PROBLEM REQUIREMENTS>
Copy each line of the listing below exactly.
--- BEGIN MATERIAL ---
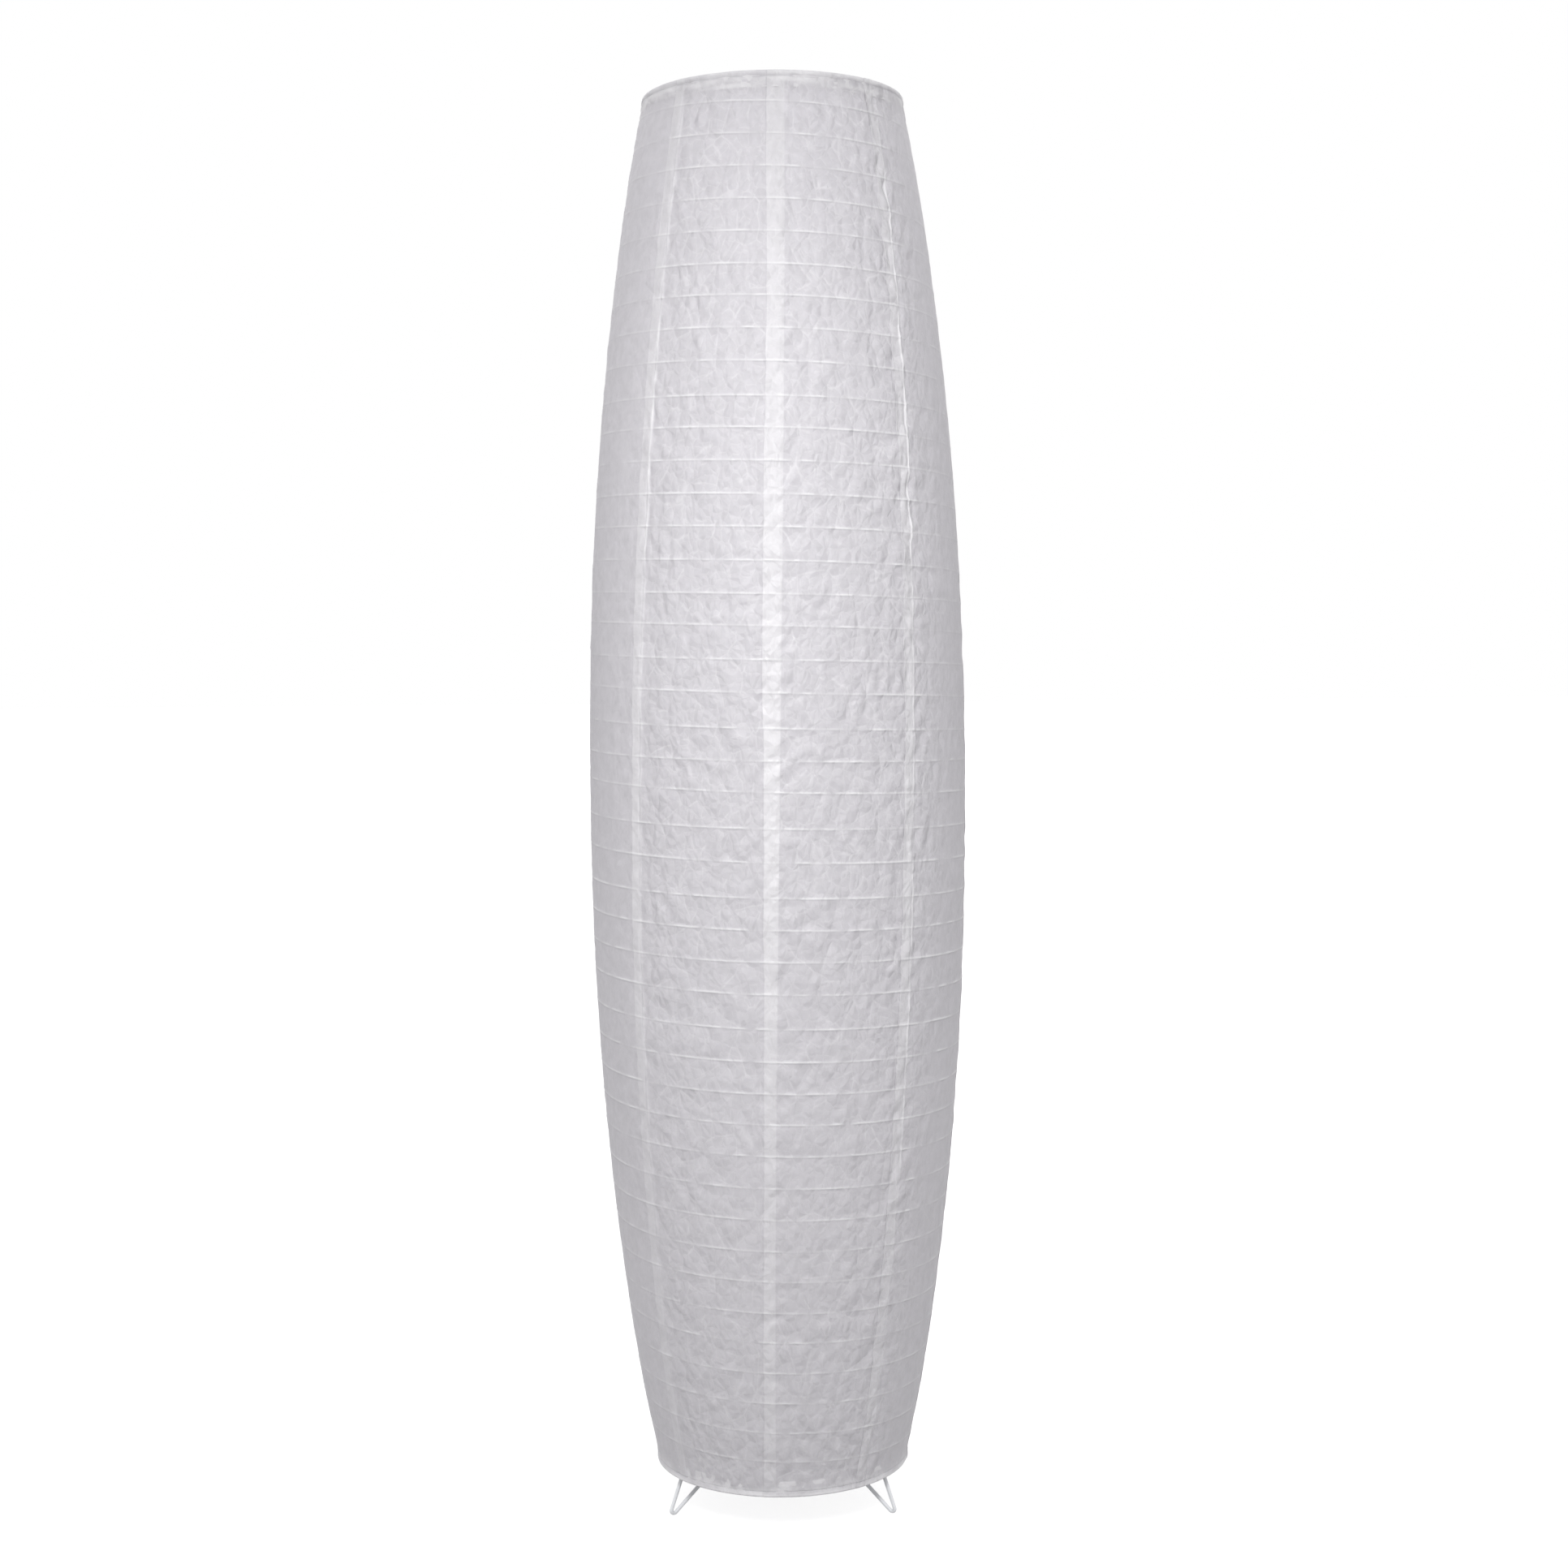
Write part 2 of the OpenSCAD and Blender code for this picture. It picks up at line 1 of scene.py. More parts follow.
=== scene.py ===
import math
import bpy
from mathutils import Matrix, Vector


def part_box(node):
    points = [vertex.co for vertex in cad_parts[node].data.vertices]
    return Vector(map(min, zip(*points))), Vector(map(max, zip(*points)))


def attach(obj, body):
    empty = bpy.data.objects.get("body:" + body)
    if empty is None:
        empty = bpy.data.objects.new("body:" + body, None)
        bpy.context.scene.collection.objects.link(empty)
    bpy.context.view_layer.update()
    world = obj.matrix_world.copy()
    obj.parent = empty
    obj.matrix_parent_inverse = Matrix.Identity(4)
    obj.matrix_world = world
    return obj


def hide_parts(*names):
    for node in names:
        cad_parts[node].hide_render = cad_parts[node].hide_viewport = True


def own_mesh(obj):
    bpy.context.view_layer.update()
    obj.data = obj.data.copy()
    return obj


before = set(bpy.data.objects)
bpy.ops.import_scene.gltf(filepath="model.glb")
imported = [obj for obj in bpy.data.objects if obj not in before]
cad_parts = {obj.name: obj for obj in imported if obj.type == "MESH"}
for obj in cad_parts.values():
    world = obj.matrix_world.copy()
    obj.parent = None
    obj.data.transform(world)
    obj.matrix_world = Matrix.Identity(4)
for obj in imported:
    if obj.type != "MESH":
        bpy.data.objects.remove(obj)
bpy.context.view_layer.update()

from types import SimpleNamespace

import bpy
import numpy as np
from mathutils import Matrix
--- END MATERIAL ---
PROBLEM SOLUTION>
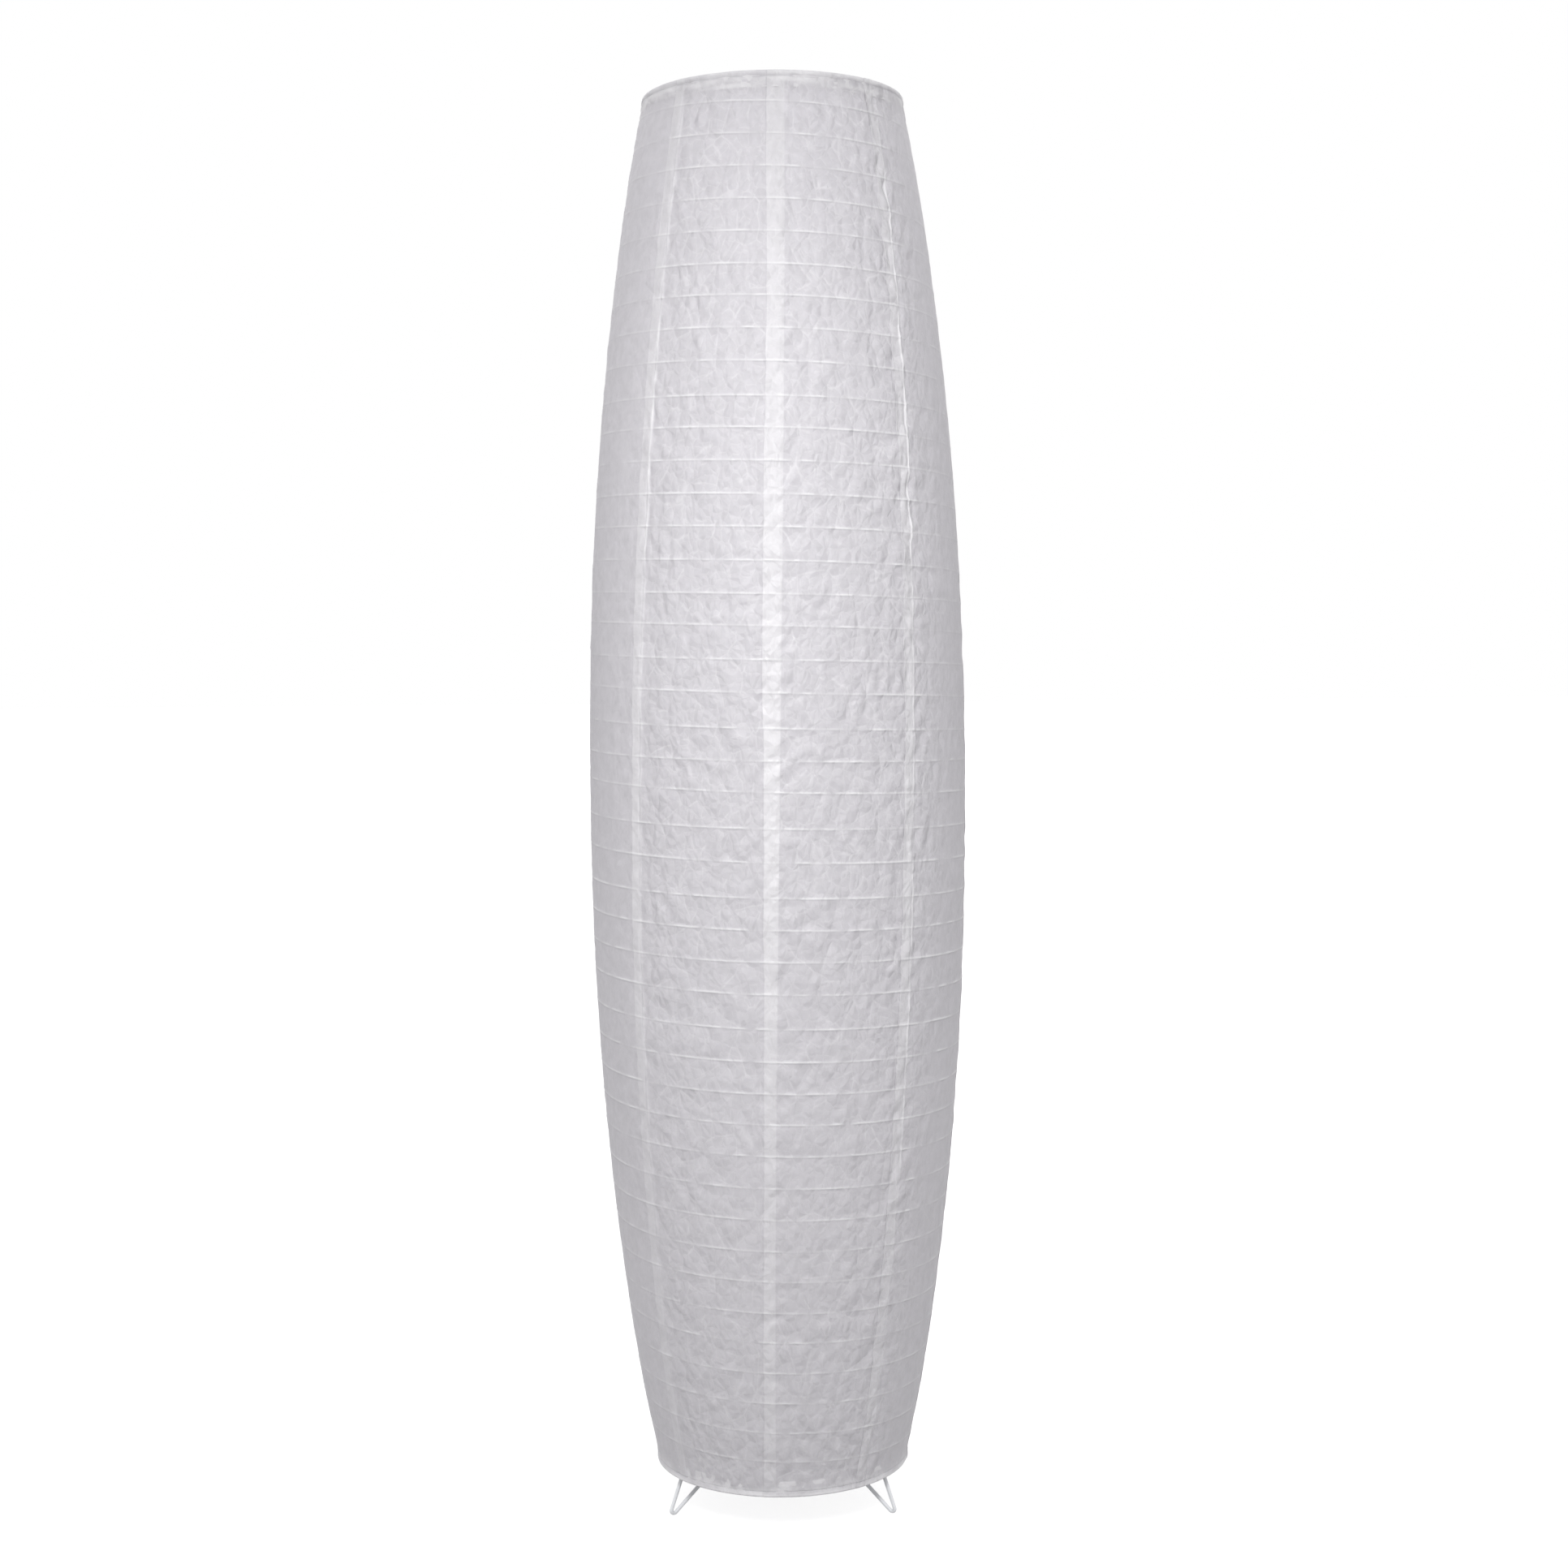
Write part 2 of the OpenSCAD and Blender code for this picture. It picks up at line 1 of scene.py. More parts follow.
=== scene.py ===
import math
import bpy
from mathutils import Matrix, Vector


def part_box(node):
    points = [vertex.co for vertex in cad_parts[node].data.vertices]
    return Vector(map(min, zip(*points))), Vector(map(max, zip(*points)))


def attach(obj, body):
    empty = bpy.data.objects.get("body:" + body)
    if empty is None:
        empty = bpy.data.objects.new("body:" + body, None)
        bpy.context.scene.collection.objects.link(empty)
    bpy.context.view_layer.update()
    world = obj.matrix_world.copy()
    obj.parent = empty
    obj.matrix_parent_inverse = Matrix.Identity(4)
    obj.matrix_world = world
    return obj


def hide_parts(*names):
    for node in names:
        cad_parts[node].hide_render = cad_parts[node].hide_viewport = True


def own_mesh(obj):
    bpy.context.view_layer.update()
    obj.data = obj.data.copy()
    return obj


before = set(bpy.data.objects)
bpy.ops.import_scene.gltf(filepath="model.glb")
imported = [obj for obj in bpy.data.objects if obj not in before]
cad_parts = {obj.name: obj for obj in imported if obj.type == "MESH"}
for obj in cad_parts.values():
    world = obj.matrix_world.copy()
    obj.parent = None
    obj.data.transform(world)
    obj.matrix_world = Matrix.Identity(4)
for obj in imported:
    if obj.type != "MESH":
        bpy.data.objects.remove(obj)
bpy.context.view_layer.update()

from types import SimpleNamespace

import bpy
import numpy as np
from mathutils import Matrix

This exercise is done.